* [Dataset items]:
## Start

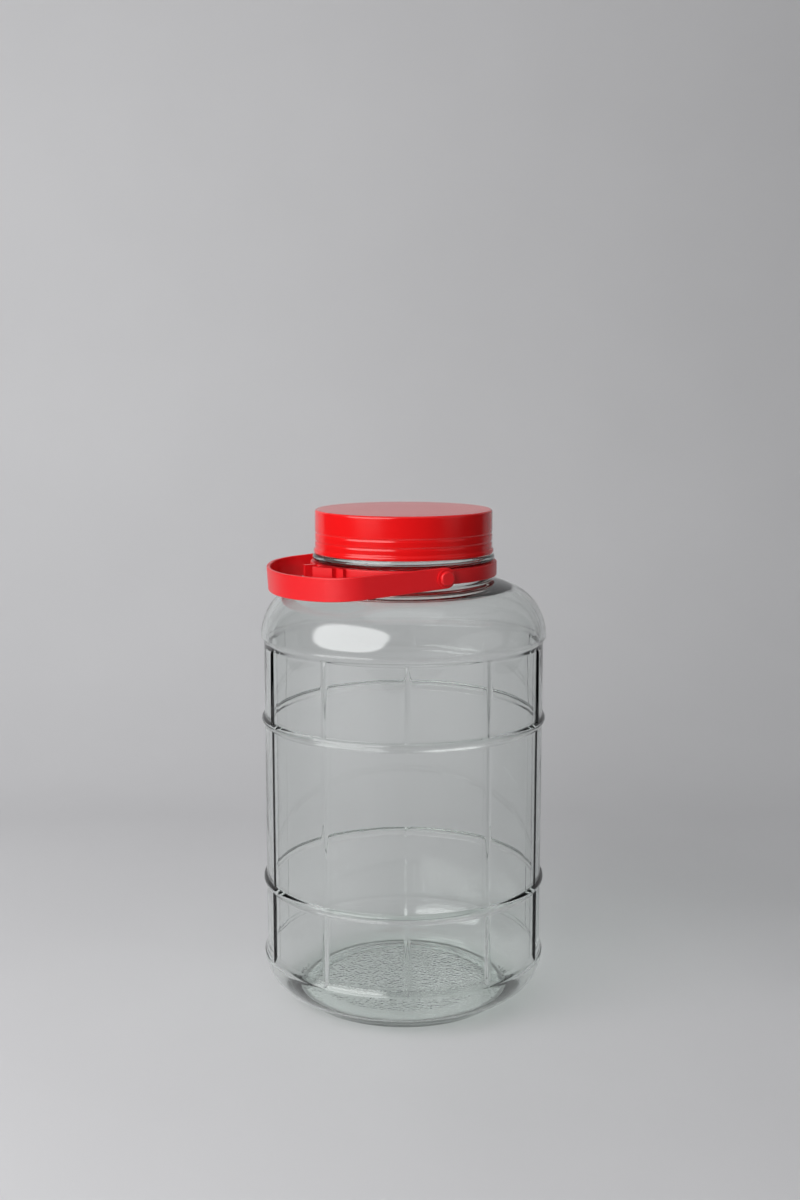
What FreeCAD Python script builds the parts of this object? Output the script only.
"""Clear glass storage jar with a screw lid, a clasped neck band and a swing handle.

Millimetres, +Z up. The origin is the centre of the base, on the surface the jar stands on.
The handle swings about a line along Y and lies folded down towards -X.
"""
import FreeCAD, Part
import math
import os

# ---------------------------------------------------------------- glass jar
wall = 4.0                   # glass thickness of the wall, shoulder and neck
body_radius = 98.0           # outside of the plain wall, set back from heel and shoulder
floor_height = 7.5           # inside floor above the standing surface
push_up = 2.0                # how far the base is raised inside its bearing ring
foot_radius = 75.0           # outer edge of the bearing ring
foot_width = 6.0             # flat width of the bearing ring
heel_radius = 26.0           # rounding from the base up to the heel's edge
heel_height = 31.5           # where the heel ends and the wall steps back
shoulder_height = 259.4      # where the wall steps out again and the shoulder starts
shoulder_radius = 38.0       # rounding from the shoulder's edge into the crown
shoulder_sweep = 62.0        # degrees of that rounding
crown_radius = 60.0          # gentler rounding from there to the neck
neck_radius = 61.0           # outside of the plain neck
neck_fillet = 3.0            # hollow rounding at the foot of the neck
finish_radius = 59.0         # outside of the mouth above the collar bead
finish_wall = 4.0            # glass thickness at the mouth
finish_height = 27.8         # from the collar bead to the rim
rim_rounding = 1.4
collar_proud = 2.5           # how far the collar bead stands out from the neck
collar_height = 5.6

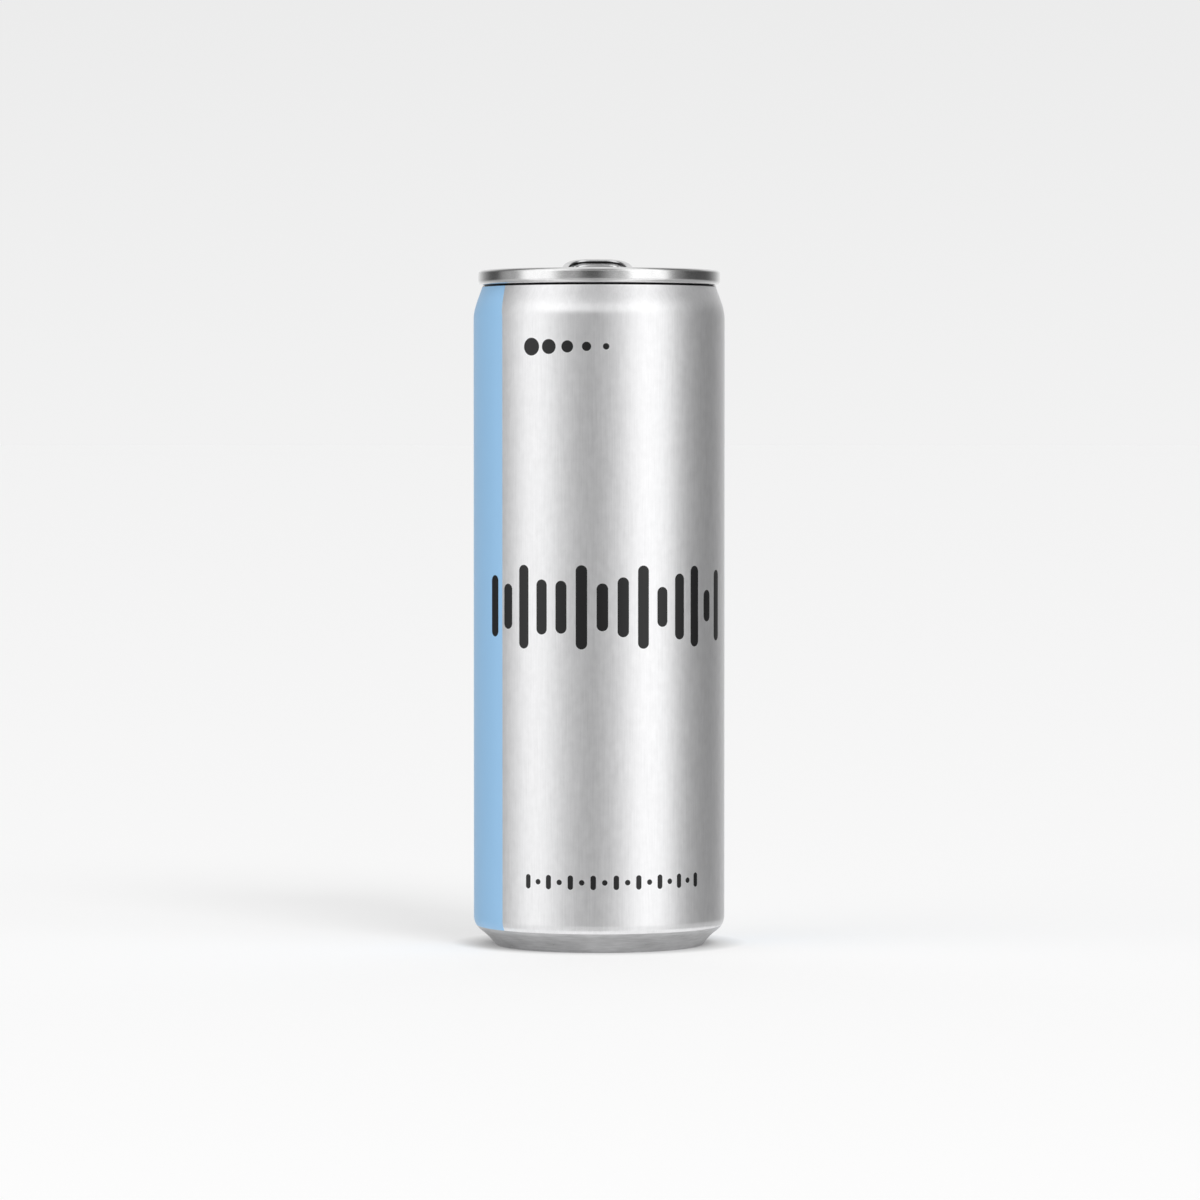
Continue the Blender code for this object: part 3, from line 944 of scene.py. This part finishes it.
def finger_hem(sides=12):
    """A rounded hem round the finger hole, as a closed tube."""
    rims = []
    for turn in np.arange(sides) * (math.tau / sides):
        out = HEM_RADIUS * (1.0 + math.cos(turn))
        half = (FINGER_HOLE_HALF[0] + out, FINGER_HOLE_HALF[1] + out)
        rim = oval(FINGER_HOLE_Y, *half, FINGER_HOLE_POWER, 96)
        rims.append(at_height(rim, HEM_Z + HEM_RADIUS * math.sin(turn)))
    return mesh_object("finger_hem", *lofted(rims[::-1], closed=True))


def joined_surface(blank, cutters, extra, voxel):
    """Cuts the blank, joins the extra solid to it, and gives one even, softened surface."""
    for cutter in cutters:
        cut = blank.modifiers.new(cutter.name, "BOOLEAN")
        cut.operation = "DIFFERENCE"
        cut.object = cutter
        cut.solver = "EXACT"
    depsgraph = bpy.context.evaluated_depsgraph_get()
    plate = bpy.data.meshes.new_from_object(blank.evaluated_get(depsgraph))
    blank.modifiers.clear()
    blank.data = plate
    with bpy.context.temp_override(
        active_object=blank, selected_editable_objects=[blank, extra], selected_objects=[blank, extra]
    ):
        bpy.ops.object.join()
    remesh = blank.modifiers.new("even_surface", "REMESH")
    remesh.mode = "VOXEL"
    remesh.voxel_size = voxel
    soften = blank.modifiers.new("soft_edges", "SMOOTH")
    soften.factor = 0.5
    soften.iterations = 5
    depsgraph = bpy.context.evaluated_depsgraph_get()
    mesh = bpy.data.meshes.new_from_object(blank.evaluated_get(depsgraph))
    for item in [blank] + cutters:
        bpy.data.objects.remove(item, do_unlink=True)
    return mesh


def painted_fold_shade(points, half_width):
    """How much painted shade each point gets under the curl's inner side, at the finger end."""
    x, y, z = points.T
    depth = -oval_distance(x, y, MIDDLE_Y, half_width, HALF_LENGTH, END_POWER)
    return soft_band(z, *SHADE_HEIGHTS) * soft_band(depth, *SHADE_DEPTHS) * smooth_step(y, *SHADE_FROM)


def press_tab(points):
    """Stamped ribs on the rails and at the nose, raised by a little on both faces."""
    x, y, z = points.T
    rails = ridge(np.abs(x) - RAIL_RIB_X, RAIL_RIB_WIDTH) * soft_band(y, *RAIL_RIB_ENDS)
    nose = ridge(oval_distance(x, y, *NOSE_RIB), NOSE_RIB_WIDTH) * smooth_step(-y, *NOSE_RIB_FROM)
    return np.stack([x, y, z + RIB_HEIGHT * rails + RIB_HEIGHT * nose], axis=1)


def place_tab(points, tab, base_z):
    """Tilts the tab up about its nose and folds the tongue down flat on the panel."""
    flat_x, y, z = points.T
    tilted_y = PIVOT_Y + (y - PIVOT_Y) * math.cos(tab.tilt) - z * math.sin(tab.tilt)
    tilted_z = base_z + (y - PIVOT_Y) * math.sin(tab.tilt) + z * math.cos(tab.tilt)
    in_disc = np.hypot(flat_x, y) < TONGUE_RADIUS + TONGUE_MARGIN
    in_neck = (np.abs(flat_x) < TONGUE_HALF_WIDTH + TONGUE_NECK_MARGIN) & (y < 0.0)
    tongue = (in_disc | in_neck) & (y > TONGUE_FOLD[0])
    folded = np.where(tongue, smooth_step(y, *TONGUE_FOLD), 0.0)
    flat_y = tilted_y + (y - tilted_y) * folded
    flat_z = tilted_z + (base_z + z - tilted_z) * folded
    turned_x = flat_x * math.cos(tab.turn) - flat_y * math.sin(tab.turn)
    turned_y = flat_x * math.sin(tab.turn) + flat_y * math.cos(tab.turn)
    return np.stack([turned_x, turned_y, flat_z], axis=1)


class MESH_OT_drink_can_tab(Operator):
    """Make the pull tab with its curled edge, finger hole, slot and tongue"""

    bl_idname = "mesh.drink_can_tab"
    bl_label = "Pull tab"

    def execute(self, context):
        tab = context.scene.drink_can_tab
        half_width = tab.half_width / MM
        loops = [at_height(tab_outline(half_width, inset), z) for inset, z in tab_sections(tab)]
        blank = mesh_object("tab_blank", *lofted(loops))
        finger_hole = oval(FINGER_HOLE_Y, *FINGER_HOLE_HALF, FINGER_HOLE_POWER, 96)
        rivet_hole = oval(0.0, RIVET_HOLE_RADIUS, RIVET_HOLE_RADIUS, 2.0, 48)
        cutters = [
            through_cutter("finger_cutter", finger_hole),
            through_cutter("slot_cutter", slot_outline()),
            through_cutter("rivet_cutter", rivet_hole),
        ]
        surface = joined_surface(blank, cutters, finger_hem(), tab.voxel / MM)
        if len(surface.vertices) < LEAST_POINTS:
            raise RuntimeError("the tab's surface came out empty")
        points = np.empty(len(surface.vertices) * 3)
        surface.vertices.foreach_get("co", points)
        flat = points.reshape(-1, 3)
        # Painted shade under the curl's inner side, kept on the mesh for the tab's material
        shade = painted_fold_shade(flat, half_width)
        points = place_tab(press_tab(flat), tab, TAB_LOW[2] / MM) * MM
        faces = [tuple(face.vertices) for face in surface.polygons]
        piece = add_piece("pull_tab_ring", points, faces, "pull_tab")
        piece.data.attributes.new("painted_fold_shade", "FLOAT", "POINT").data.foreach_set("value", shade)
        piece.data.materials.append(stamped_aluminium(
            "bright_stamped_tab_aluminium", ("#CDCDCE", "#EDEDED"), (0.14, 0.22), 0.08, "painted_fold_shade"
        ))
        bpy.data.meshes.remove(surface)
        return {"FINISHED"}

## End

* [GOAL]: Output each record exactly, leaving nothing out.

* [ANSWER TO THIS EXERCISE]:
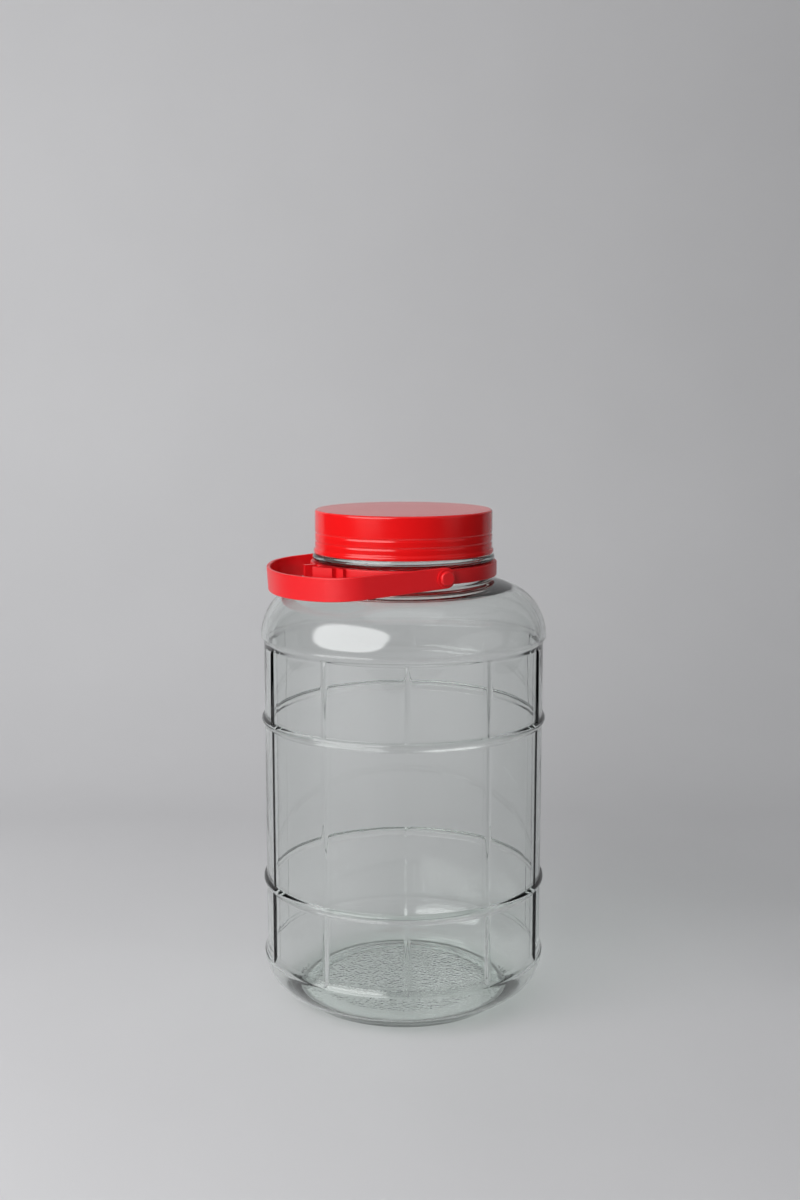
What FreeCAD Python script builds the parts of this object? Output the script only.
"""Clear glass storage jar with a screw lid, a clasped neck band and a swing handle.

Millimetres, +Z up. The origin is the centre of the base, on the surface the jar stands on.
The handle swings about a line along Y and lies folded down towards -X.
"""
import FreeCAD, Part
import math
import os

# ---------------------------------------------------------------- glass jar
wall = 4.0                   # glass thickness of the wall, shoulder and neck
body_radius = 98.0           # outside of the plain wall, set back from heel and shoulder
floor_height = 7.5           # inside floor above the standing surface
push_up = 2.0                # how far the base is raised inside its bearing ring
foot_radius = 75.0           # outer edge of the bearing ring
foot_width = 6.0             # flat width of the bearing ring
heel_radius = 26.0           # rounding from the base up to the heel's edge
heel_height = 31.5           # where the heel ends and the wall steps back
shoulder_height = 259.4      # where the wall steps out again and the shoulder starts
shoulder_radius = 38.0       # rounding from the shoulder's edge into the crown
shoulder_sweep = 62.0        # degrees of that rounding
crown_radius = 60.0          # gentler rounding from there to the neck
neck_radius = 61.0           # outside of the plain neck
neck_fillet = 3.0            # hollow rounding at the foot of the neck
finish_radius = 59.0         # outside of the mouth above the collar bead
finish_wall = 4.0            # glass thickness at the mouth
finish_height = 27.8         # from the collar bead to the rim
rim_rounding = 1.4
collar_proud = 2.5           # how far the collar bead stands out from the neck
collar_height = 5.6

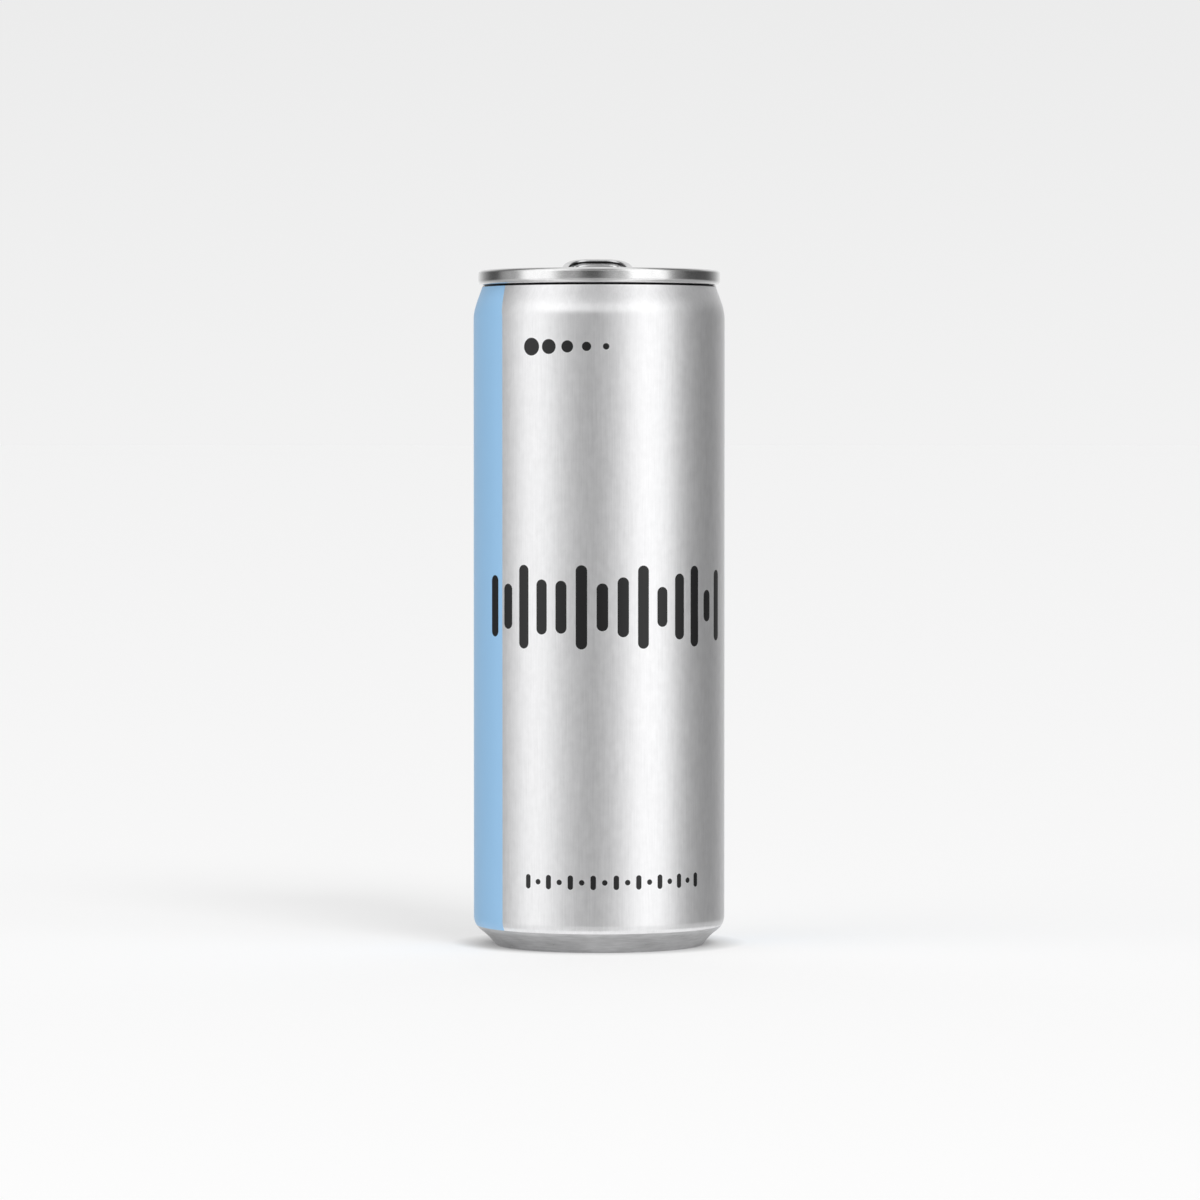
Continue the Blender code for this object: part 3, from line 944 of scene.py. This part finishes it.
def finger_hem(sides=12):
    """A rounded hem round the finger hole, as a closed tube."""
    rims = []
    for turn in np.arange(sides) * (math.tau / sides):
        out = HEM_RADIUS * (1.0 + math.cos(turn))
        half = (FINGER_HOLE_HALF[0] + out, FINGER_HOLE_HALF[1] + out)
        rim = oval(FINGER_HOLE_Y, *half, FINGER_HOLE_POWER, 96)
        rims.append(at_height(rim, HEM_Z + HEM_RADIUS * math.sin(turn)))
    return mesh_object("finger_hem", *lofted(rims[::-1], closed=True))


def joined_surface(blank, cutters, extra, voxel):
    """Cuts the blank, joins the extra solid to it, and gives one even, softened surface."""
    for cutter in cutters:
        cut = blank.modifiers.new(cutter.name, "BOOLEAN")
        cut.operation = "DIFFERENCE"
        cut.object = cutter
        cut.solver = "EXACT"
    depsgraph = bpy.context.evaluated_depsgraph_get()
    plate = bpy.data.meshes.new_from_object(blank.evaluated_get(depsgraph))
    blank.modifiers.clear()
    blank.data = plate
    with bpy.context.temp_override(
        active_object=blank, selected_editable_objects=[blank, extra], selected_objects=[blank, extra]
    ):
        bpy.ops.object.join()
    remesh = blank.modifiers.new("even_surface", "REMESH")
    remesh.mode = "VOXEL"
    remesh.voxel_size = voxel
    soften = blank.modifiers.new("soft_edges", "SMOOTH")
    soften.factor = 0.5
    soften.iterations = 5
    depsgraph = bpy.context.evaluated_depsgraph_get()
    mesh = bpy.data.meshes.new_from_object(blank.evaluated_get(depsgraph))
    for item in [blank] + cutters:
        bpy.data.objects.remove(item, do_unlink=True)
    return mesh


def painted_fold_shade(points, half_width):
    """How much painted shade each point gets under the curl's inner side, at the finger end."""
    x, y, z = points.T
    depth = -oval_distance(x, y, MIDDLE_Y, half_width, HALF_LENGTH, END_POWER)
    return soft_band(z, *SHADE_HEIGHTS) * soft_band(depth, *SHADE_DEPTHS) * smooth_step(y, *SHADE_FROM)


def press_tab(points):
    """Stamped ribs on the rails and at the nose, raised by a little on both faces."""
    x, y, z = points.T
    rails = ridge(np.abs(x) - RAIL_RIB_X, RAIL_RIB_WIDTH) * soft_band(y, *RAIL_RIB_ENDS)
    nose = ridge(oval_distance(x, y, *NOSE_RIB), NOSE_RIB_WIDTH) * smooth_step(-y, *NOSE_RIB_FROM)
    return np.stack([x, y, z + RIB_HEIGHT * rails + RIB_HEIGHT * nose], axis=1)


def place_tab(points, tab, base_z):
    """Tilts the tab up about its nose and folds the tongue down flat on the panel."""
    flat_x, y, z = points.T
    tilted_y = PIVOT_Y + (y - PIVOT_Y) * math.cos(tab.tilt) - z * math.sin(tab.tilt)
    tilted_z = base_z + (y - PIVOT_Y) * math.sin(tab.tilt) + z * math.cos(tab.tilt)
    in_disc = np.hypot(flat_x, y) < TONGUE_RADIUS + TONGUE_MARGIN
    in_neck = (np.abs(flat_x) < TONGUE_HALF_WIDTH + TONGUE_NECK_MARGIN) & (y < 0.0)
    tongue = (in_disc | in_neck) & (y > TONGUE_FOLD[0])
    folded = np.where(tongue, smooth_step(y, *TONGUE_FOLD), 0.0)
    flat_y = tilted_y + (y - tilted_y) * folded
    flat_z = tilted_z + (base_z + z - tilted_z) * folded
    turned_x = flat_x * math.cos(tab.turn) - flat_y * math.sin(tab.turn)
    turned_y = flat_x * math.sin(tab.turn) + flat_y * math.cos(tab.turn)
    return np.stack([turned_x, turned_y, flat_z], axis=1)


class MESH_OT_drink_can_tab(Operator):
    """Make the pull tab with its curled edge, finger hole, slot and tongue"""

    bl_idname = "mesh.drink_can_tab"
    bl_label = "Pull tab"

    def execute(self, context):
        tab = context.scene.drink_can_tab
        half_width = tab.half_width / MM
        loops = [at_height(tab_outline(half_width, inset), z) for inset, z in tab_sections(tab)]
        blank = mesh_object("tab_blank", *lofted(loops))
        finger_hole = oval(FINGER_HOLE_Y, *FINGER_HOLE_HALF, FINGER_HOLE_POWER, 96)
        rivet_hole = oval(0.0, RIVET_HOLE_RADIUS, RIVET_HOLE_RADIUS, 2.0, 48)
        cutters = [
            through_cutter("finger_cutter", finger_hole),
            through_cutter("slot_cutter", slot_outline()),
            through_cutter("rivet_cutter", rivet_hole),
        ]
        surface = joined_surface(blank, cutters, finger_hem(), tab.voxel / MM)
        if len(surface.vertices) < LEAST_POINTS:
            raise RuntimeError("the tab's surface came out empty")
        points = np.empty(len(surface.vertices) * 3)
        surface.vertices.foreach_get("co", points)
        flat = points.reshape(-1, 3)
        # Painted shade under the curl's inner side, kept on the mesh for the tab's material
        shade = painted_fold_shade(flat, half_width)
        points = place_tab(press_tab(flat), tab, TAB_LOW[2] / MM) * MM
        faces = [tuple(face.vertices) for face in surface.polygons]
        piece = add_piece("pull_tab_ring", points, faces, "pull_tab")
        piece.data.attributes.new("painted_fold_shade", "FLOAT", "POINT").data.foreach_set("value", shade)
        piece.data.materials.append(stamped_aluminium(
            "bright_stamped_tab_aluminium", ("#CDCDCE", "#EDEDED"), (0.14, 0.22), 0.08, "painted_fold_shade"
        ))
        bpy.data.meshes.remove(surface)
        return {"FINISHED"}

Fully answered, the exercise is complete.